** Data provided **
((

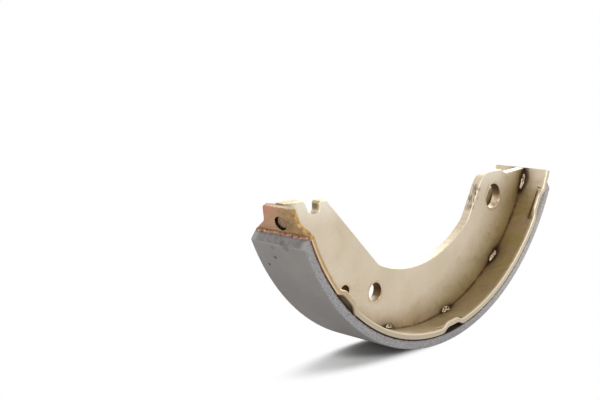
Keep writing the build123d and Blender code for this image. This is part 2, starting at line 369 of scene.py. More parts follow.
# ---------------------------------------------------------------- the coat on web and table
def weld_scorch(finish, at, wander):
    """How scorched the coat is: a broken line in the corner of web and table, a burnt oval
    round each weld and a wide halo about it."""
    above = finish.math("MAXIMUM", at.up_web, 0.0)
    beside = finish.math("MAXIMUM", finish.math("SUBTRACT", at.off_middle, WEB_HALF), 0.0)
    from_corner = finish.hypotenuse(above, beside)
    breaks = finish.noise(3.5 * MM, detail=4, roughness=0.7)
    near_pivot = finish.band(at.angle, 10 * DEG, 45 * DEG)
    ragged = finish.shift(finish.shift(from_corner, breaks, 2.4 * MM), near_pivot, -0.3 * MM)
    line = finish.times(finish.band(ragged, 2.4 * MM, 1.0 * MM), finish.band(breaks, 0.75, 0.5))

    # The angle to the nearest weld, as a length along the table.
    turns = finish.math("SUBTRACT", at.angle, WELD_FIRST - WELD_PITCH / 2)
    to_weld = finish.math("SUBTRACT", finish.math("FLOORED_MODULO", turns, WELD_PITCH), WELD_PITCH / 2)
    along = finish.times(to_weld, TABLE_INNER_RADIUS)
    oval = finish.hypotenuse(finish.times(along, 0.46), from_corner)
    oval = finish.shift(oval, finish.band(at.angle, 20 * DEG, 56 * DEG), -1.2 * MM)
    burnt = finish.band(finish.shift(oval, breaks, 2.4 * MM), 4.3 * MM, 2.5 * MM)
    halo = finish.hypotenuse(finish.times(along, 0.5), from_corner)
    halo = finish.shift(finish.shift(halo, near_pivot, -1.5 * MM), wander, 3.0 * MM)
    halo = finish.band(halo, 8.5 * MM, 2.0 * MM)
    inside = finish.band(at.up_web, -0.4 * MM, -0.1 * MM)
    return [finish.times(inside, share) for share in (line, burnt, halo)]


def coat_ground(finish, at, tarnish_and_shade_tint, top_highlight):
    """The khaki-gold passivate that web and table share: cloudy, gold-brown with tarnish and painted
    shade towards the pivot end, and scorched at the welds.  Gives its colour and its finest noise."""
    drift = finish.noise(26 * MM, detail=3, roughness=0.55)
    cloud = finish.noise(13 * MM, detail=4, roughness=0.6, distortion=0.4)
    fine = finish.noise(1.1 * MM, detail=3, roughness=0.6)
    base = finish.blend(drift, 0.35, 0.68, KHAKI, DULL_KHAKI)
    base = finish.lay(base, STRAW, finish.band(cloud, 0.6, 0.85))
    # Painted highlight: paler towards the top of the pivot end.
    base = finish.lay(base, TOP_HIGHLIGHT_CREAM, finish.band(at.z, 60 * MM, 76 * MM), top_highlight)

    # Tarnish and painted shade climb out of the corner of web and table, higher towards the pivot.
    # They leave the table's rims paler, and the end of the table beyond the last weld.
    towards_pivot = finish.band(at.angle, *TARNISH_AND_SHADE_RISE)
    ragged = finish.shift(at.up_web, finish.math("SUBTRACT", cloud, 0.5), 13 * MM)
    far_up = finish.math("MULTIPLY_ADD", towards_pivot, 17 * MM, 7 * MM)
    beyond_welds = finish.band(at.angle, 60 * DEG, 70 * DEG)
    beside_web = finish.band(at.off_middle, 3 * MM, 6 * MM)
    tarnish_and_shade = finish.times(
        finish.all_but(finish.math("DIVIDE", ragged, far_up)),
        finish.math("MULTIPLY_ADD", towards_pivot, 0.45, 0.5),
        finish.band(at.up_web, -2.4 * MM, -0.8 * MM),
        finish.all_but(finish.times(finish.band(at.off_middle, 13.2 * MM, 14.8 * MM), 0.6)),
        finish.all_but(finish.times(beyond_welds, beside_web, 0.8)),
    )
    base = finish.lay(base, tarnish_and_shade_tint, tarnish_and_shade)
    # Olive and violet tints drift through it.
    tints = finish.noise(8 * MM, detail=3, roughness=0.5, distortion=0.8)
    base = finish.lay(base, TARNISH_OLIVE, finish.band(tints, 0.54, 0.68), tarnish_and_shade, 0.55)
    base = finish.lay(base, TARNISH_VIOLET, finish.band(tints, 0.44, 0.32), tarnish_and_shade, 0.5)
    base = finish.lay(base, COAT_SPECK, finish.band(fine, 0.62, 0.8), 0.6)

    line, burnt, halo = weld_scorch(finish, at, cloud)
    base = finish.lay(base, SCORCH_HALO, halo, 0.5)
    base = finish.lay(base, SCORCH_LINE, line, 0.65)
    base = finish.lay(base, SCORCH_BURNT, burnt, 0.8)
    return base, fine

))

** What is being asked **
Extract the complete listing above, reproducing each line exactly.

** Correct response **
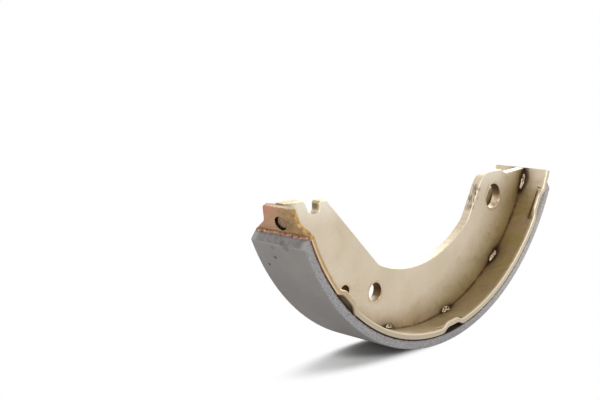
Keep writing the build123d and Blender code for this image. This is part 2, starting at line 369 of scene.py. More parts follow.
# ---------------------------------------------------------------- the coat on web and table
def weld_scorch(finish, at, wander):
    """How scorched the coat is: a broken line in the corner of web and table, a burnt oval
    round each weld and a wide halo about it."""
    above = finish.math("MAXIMUM", at.up_web, 0.0)
    beside = finish.math("MAXIMUM", finish.math("SUBTRACT", at.off_middle, WEB_HALF), 0.0)
    from_corner = finish.hypotenuse(above, beside)
    breaks = finish.noise(3.5 * MM, detail=4, roughness=0.7)
    near_pivot = finish.band(at.angle, 10 * DEG, 45 * DEG)
    ragged = finish.shift(finish.shift(from_corner, breaks, 2.4 * MM), near_pivot, -0.3 * MM)
    line = finish.times(finish.band(ragged, 2.4 * MM, 1.0 * MM), finish.band(breaks, 0.75, 0.5))

    # The angle to the nearest weld, as a length along the table.
    turns = finish.math("SUBTRACT", at.angle, WELD_FIRST - WELD_PITCH / 2)
    to_weld = finish.math("SUBTRACT", finish.math("FLOORED_MODULO", turns, WELD_PITCH), WELD_PITCH / 2)
    along = finish.times(to_weld, TABLE_INNER_RADIUS)
    oval = finish.hypotenuse(finish.times(along, 0.46), from_corner)
    oval = finish.shift(oval, finish.band(at.angle, 20 * DEG, 56 * DEG), -1.2 * MM)
    burnt = finish.band(finish.shift(oval, breaks, 2.4 * MM), 4.3 * MM, 2.5 * MM)
    halo = finish.hypotenuse(finish.times(along, 0.5), from_corner)
    halo = finish.shift(finish.shift(halo, near_pivot, -1.5 * MM), wander, 3.0 * MM)
    halo = finish.band(halo, 8.5 * MM, 2.0 * MM)
    inside = finish.band(at.up_web, -0.4 * MM, -0.1 * MM)
    return [finish.times(inside, share) for share in (line, burnt, halo)]


def coat_ground(finish, at, tarnish_and_shade_tint, top_highlight):
    """The khaki-gold passivate that web and table share: cloudy, gold-brown with tarnish and painted
    shade towards the pivot end, and scorched at the welds.  Gives its colour and its finest noise."""
    drift = finish.noise(26 * MM, detail=3, roughness=0.55)
    cloud = finish.noise(13 * MM, detail=4, roughness=0.6, distortion=0.4)
    fine = finish.noise(1.1 * MM, detail=3, roughness=0.6)
    base = finish.blend(drift, 0.35, 0.68, KHAKI, DULL_KHAKI)
    base = finish.lay(base, STRAW, finish.band(cloud, 0.6, 0.85))
    # Painted highlight: paler towards the top of the pivot end.
    base = finish.lay(base, TOP_HIGHLIGHT_CREAM, finish.band(at.z, 60 * MM, 76 * MM), top_highlight)

    # Tarnish and painted shade climb out of the corner of web and table, higher towards the pivot.
    # They leave the table's rims paler, and the end of the table beyond the last weld.
    towards_pivot = finish.band(at.angle, *TARNISH_AND_SHADE_RISE)
    ragged = finish.shift(at.up_web, finish.math("SUBTRACT", cloud, 0.5), 13 * MM)
    far_up = finish.math("MULTIPLY_ADD", towards_pivot, 17 * MM, 7 * MM)
    beyond_welds = finish.band(at.angle, 60 * DEG, 70 * DEG)
    beside_web = finish.band(at.off_middle, 3 * MM, 6 * MM)
    tarnish_and_shade = finish.times(
        finish.all_but(finish.math("DIVIDE", ragged, far_up)),
        finish.math("MULTIPLY_ADD", towards_pivot, 0.45, 0.5),
        finish.band(at.up_web, -2.4 * MM, -0.8 * MM),
        finish.all_but(finish.times(finish.band(at.off_middle, 13.2 * MM, 14.8 * MM), 0.6)),
        finish.all_but(finish.times(beyond_welds, beside_web, 0.8)),
    )
    base = finish.lay(base, tarnish_and_shade_tint, tarnish_and_shade)
    # Olive and violet tints drift through it.
    tints = finish.noise(8 * MM, detail=3, roughness=0.5, distortion=0.8)
    base = finish.lay(base, TARNISH_OLIVE, finish.band(tints, 0.54, 0.68), tarnish_and_shade, 0.55)
    base = finish.lay(base, TARNISH_VIOLET, finish.band(tints, 0.44, 0.32), tarnish_and_shade, 0.5)
    base = finish.lay(base, COAT_SPECK, finish.band(fine, 0.62, 0.8), 0.6)

    line, burnt, halo = weld_scorch(finish, at, cloud)
    base = finish.lay(base, SCORCH_HALO, halo, 0.5)
    base = finish.lay(base, SCORCH_LINE, line, 0.65)
    base = finish.lay(base, SCORCH_BURNT, burnt, 0.8)
    return base, fine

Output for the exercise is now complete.